▶ **PROBLEM DETAILS**
Collect each line holding the string "scene".

▶ **INPUT ROWS**
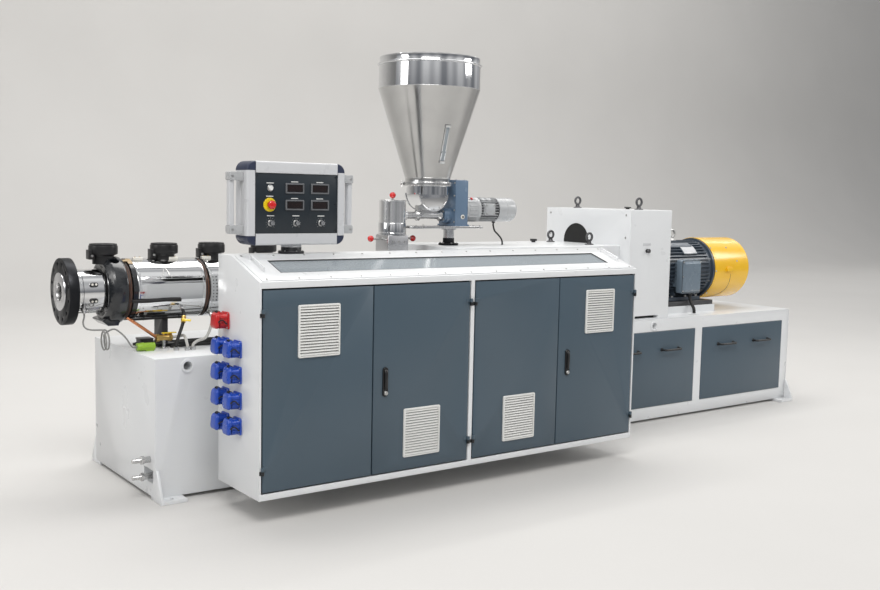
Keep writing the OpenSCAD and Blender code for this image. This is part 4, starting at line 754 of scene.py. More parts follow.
def addStudio(setup):
    material, tree, shader = blankMaterial("studioFloor")
    coords = objectCoords(tree)
    cloud = noiseNode(tree, coords, 0.7, 5.0)
    grit = noiseNode(tree, coords, 60.0, 6.0, 0.7)
    tone = plus(tree, 0.94, plus(tree, times(tree, cloud, 0.08), times(tree, grit, 0.04)))
    feed(tree, shader.inputs["Base Color"], mixColour(tree, 1.0, colour(*setup["floor"]), tone, "MULTIPLY"))
    shader.inputs["Roughness"].default_value = 0.72
    addBump(tree, shader, grit, 0.1, 0.002)
    shape = newShape()
    profile = [(-12.0, 0.0), (9.0, 0.0)] + [(9.0 + 4 * sin(a), 4 - 4 * cos(a)) for a in [radians(k * 9)
        for k in range(1, 11)]] + [(13.0, 12.0)]
    rows = [[shape.verts.new((x, y, z - 0.0005)) for x in (-26.0, 26.0)] for y, z in profile]
    for one, two in zip(rows, rows[1:]):
        shape.faces.new([one[0], one[1], two[1], two[0]])
    bmesh.ops.recalc_face_normals(shape, faces=shape.faces)
    if shape.faces[0].normal.z < 0:
        bmesh.ops.reverse_faces(shape, faces=shape.faces)
    mesh = bpy.data.meshes.new("studioFloor")
    shape.to_mesh(mesh)
    shape.free()
    mesh.materials.append(material)
    mesh.shade_smooth()
    addObject("studioFloor", mesh)

    world = bpy.data.worlds.new("studioSky")
    scene.world = world
    world.use_nodes = True
    tree = world.node_tree
    tree.nodes.clear()
    direction = addNode(tree, "ShaderNodeTexCoord").outputs["Generated"]
    split = addNode(tree, "ShaderNodeSeparateXYZ", {0: direction})
    height = split.outputs["Z"]
    ramp = mapRange(tree, height, -0.05, 0.7)
    sky = mixColour(tree, ramp, colour(*setup["horizon"]), colour(*setup["sky"]))
    path = addNode(tree, "ShaderNodeLightPath")
    # Polished steel mirrors a hall: pale from above, darker towards the horizon, in soft upright bands
    azimuth = mathNode(tree, "ARCTAN2", split.outputs["Y"], split.outputs["X"])
    waves = plus(tree, mathNode(tree, "SINE", times(tree, azimuth, 5.0)), mathNode(tree, "SINE",
        plus(tree, times(tree, azimuth, 13.0), 0.8)))
    bands = mapRange(tree, waves, -1.5, 1.3, setup["bandLow"])
    lift = mapRange(tree, height, 0.02, 0.40, setup["bandLow"])
    hall = mixColour(tree, times(tree, bands, lift), colour(0.07, 0.08, 0.10), colour(1.0, 1.0, 1.0))
    sky = mixColour(tree, path.outputs["Is Glossy Ray"], sky, hall)
    seen = mathNode(tree, "MAXIMUM", path.outputs["Is Camera Ray"], mathNode(tree, "MAXIMUM",
        path.outputs["Is Glossy Ray"], path.outputs["Is Transmission Ray"]))
    strength = plus(tree, 0.42, times(tree, seen, 0.50))
    background = addNode(tree, "ShaderNodeBackground", {"Color": sky, "Strength": strength})
    output = tree.nodes.new("ShaderNodeOutputWorld")
    feed(tree, output.inputs["Surface"], background)

    # Name, place, aim, size and power
    lamps = (
        ("keyLamp", (-3.6, -4.6, 6.4), (0.0, 0.0, 0.6), (4.5, 2.6), 330.0),
        ("topLamp", (0.6, 1.2, 6.8), (0.2, 0.0, 0.8), (7.5, 2.4), 260.0),
        ("endLamp", (-7.2, 0.6, 3.4), (-1.0, 0.0, 0.9), (2.0, 3.0), 62.0),
        ("farLamp", (6.6, -3.4, 4.6), (1.5, 0.0, 0.8), (3.0, 2.4), 150.0),
        ("wallLamp", (5.0, 4.6, 10.0), (5.0, 12.5, 2.6), (26.0, 2.4), 1150.0),
    )  # the last one lights the wall behind
    for name, spot, target, size, power in lamps:
        lamp = bpy.data.lights.new(name, "AREA")
        lamp.shape = "RECTANGLE"
        lamp.size, lamp.size_y = size
        lamp.energy = power
        lamp.color = (1.0, 0.985, 0.96)
        obj = bpy.data.objects.new(name, lamp)
        scene.collection.objects.link(obj)
        aim = (Vector(target) - Vector(spot)).normalized()
        obj.matrix_world = Matrix.Translation(spot) @ aim.to_track_quat("-Z", "Y").to_matrix().to_4x4()
    scene.view_settings.view_transform = "Standard"


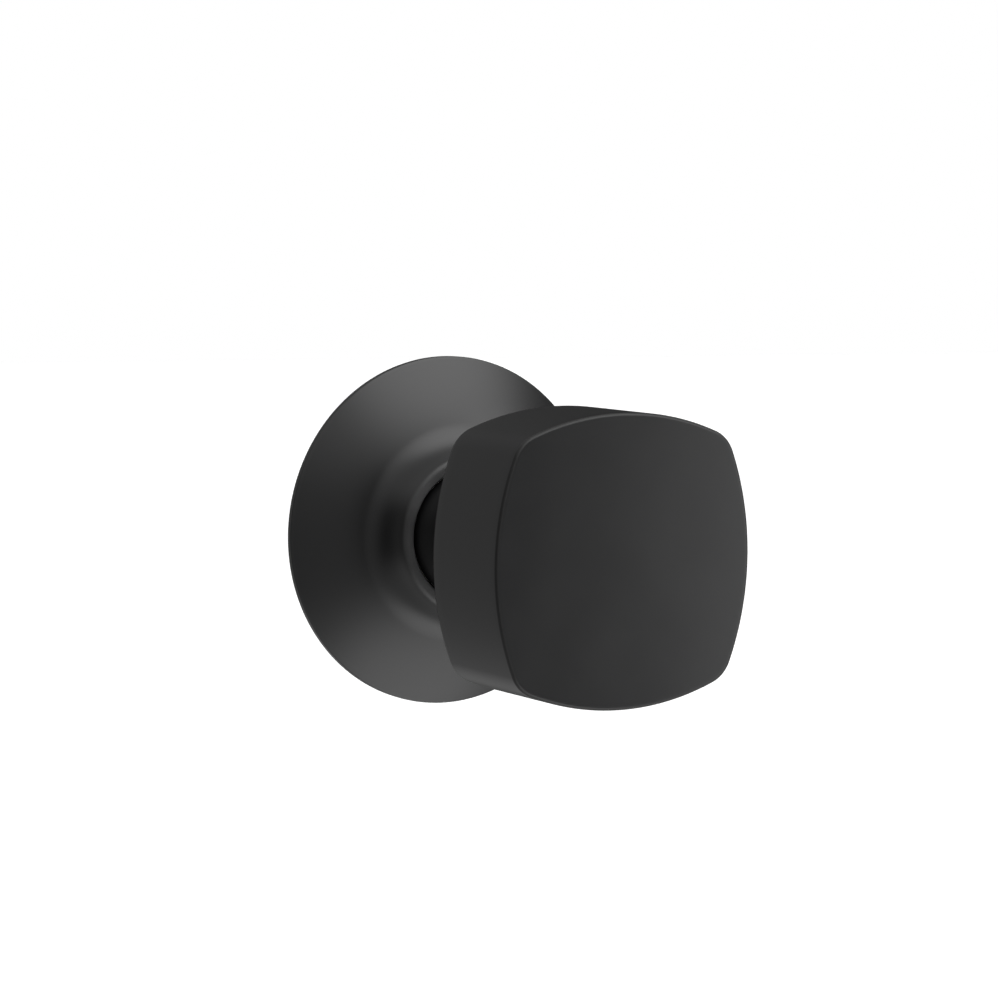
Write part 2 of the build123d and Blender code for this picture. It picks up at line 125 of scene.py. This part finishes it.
# The studio's light, with none over most directions. Each light is (azimuth, elevation) of its middle in
# degrees, the cosines of the angles from there at which it starts and is full, and its strength.
BELT = 0.01
LIGHTS = (
    ((0, 75), (0.35, 0.75), 0.7),
    ((31, 46), (0.80, 0.98), 2.5),
    ((0, -90), (0.30, 0.70), 0.5),
    ((25, -50), (0.82, 0.98), 1.75),
    ((-15, 0), (0.75, 1.0), 0.32),
    ((-140, 0), (0.1, 1.0), 0.29),
)
PANEL_PLACE = Vector((0.20, -0.22, 0.0))
PANEL_SIZE = (0.12, 0.30)
PANEL_RADIANCE = 2.15

# ------------------------------------------------------------------ black coat
COAT_DARK = (0.0090, 0.0090, 0.0094)
COAT_LIGHT = (0.0112, 0.0112, 0.0115)
# painted shade: a near-black coat colour that darkens the head's front edge and the lip, for the dark line
# along the edge
COAT_PAINTED_SHADE = (0.002, 0.002, 0.002)
# a lighter grey: edge wear on the rims, and painted light that brightens the lip where the head shades it
COAT_WEAR_AND_PAINTED_LIGHT = (0.100, 0.100, 0.101)
COAT_ROUGHNESS = (0.295, 0.315)
DULL_ROUGHNESS = 0.22       # what a dull edge adds to the coat's roughness


def frame_camera():
    """Camera on the room side, a little to the left of the knob and just above it."""
    azimuth, elevation = CAMERA_AZIMUTH, CAMERA_ELEVATION
    back = Vector((sin(azimuth) * cos(elevation), -cos(azimuth) * cos(elevation), sin(elevation)))
    level = Vector((cos(azimuth), sin(azimuth), 0))
    upright = back.cross(level)
    right = cos(CAMERA_ROLL) * level - sin(CAMERA_ROLL) * upright
    up = sin(CAMERA_ROLL) * level + cos(CAMERA_ROLL) * upright
    camera = bpy.data.objects.new("camera", bpy.data.cameras.new("camera"))
    camera.data.sensor_width = SENSOR
    camera.data.lens = CAMERA_LENS
    camera.data.clip_start = 0.01
    turn = Matrix((right, up, back)).transposed().to_4x4()
    camera.matrix_world = Matrix.Translation(AIM + CAMERA_DISTANCE * back) @ turn
    bpy.context.scene.collection.objects.link(camera)
    bpy.context.scene.camera = camera


def heading(azimuth, elevation):
    """Direction at an azimuth and elevation in degrees, where (0, 0) is straight out of the door."""
    turn, rise = radians(azimuth), radians(elevation)
    return Vector((sin(turn) * cos(rise), -cos(turn) * cos(rise), sin(rise)))


def studio_world():
    """A white room as the camera sees it, and large soft lights above, below, in front and behind."""
    world = bpy.data.worlds.new("studio")
    world.use_nodes = True
    bpy.context.scene.world = world
    nodes, links = world.node_tree.nodes, world.node_tree.links
    nodes.clear()
    view = nodes.new("ShaderNodeTexCoord").outputs["Generated"]

    def light(direction, limits, strength):
        """A soft patch of light around a direction."""
        dot = nodes.new("ShaderNodeVectorMath")
        dot.operation = "DOT_PRODUCT"
        links.new(view, dot.inputs[0])
        dot.inputs[1].default_value = direction
        node = nodes.new("ShaderNodeMapRange")
        node.interpolation_type = "SMOOTHSTEP"
        links.new(dot.outputs["Value"], node.inputs["Value"])
        for name, value in zip(("From Min", "From Max", "To Min", "To Max"), (*limits, 0, strength)):
            node.inputs[name].default_value = value
        return node.outputs[0]

    total = None
    for middle, limits, strength in LIGHTS:
        node = nodes.new("ShaderNodeMath")
        node.operation = "ADD"
        links.new(light(heading(*middle), limits, strength), node.inputs[0])
        if total:
            links.new(total, node.inputs[1])
        else:
            node.inputs[1].default_value = BELT
        total = node.outputs[0]
    lit = nodes.new("ShaderNodeBackground")
    links.new(total, lit.inputs["Strength"])
    seen = nodes.new("ShaderNodeBackground")
    for background in (lit, seen):
        background.inputs["Color"].default_value = (1, 1, 1, 1)
    path = nodes.new("ShaderNodeLightPath")
    mix = nodes.new("ShaderNodeMixShader")
    links.new(path.outputs["Is Camera Ray"], mix.inputs[0])
    links.new(lit.outputs[0], mix.inputs[1])
    links.new(seen.outputs[0], mix.inputs[2])
    links.new(mix.outputs[0], nodes.new("ShaderNodeOutputWorld").inputs["Surface"])


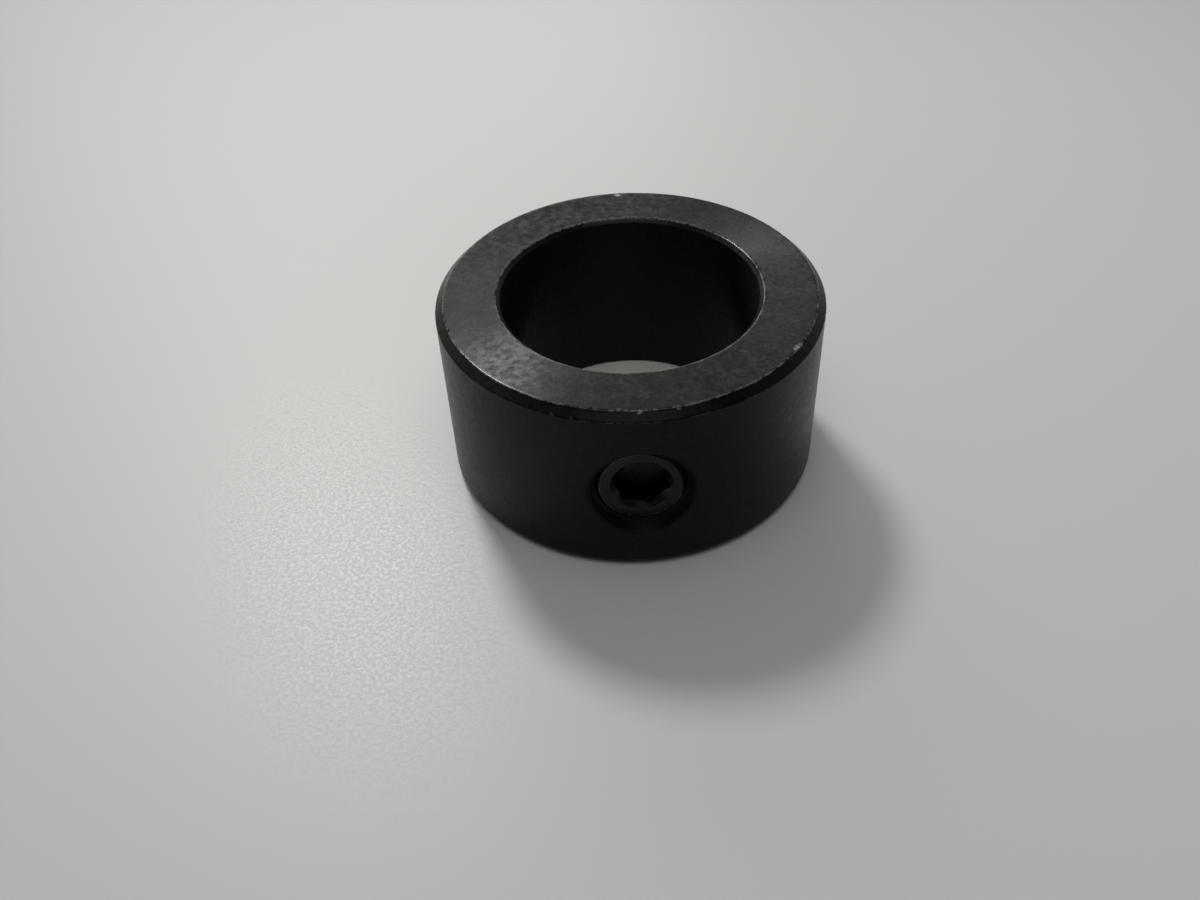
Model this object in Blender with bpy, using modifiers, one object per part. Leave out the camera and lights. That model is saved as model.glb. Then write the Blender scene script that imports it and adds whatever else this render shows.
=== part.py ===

▶ **RESULT BELOW**
Keep writing the OpenSCAD and Blender code for this image. This is part 4, starting at line 754 of scene.py. More parts follow.
    scene.world = world
        scene.collection.objects.link(obj)
    scene.view_settings.view_transform = "Standard"
Write part 2 of the build123d and Blender code for this picture. It picks up at line 125 of scene.py. This part finishes it.
    bpy.context.scene.collection.objects.link(camera)
    bpy.context.scene.camera = camera
    bpy.context.scene.world = world
Model this object in Blender with bpy, using modifiers, one object per part. Leave out the camera and lights. That model is saved as model.glb. Then write the Blender scene script that imports it and adds whatever else this render shows.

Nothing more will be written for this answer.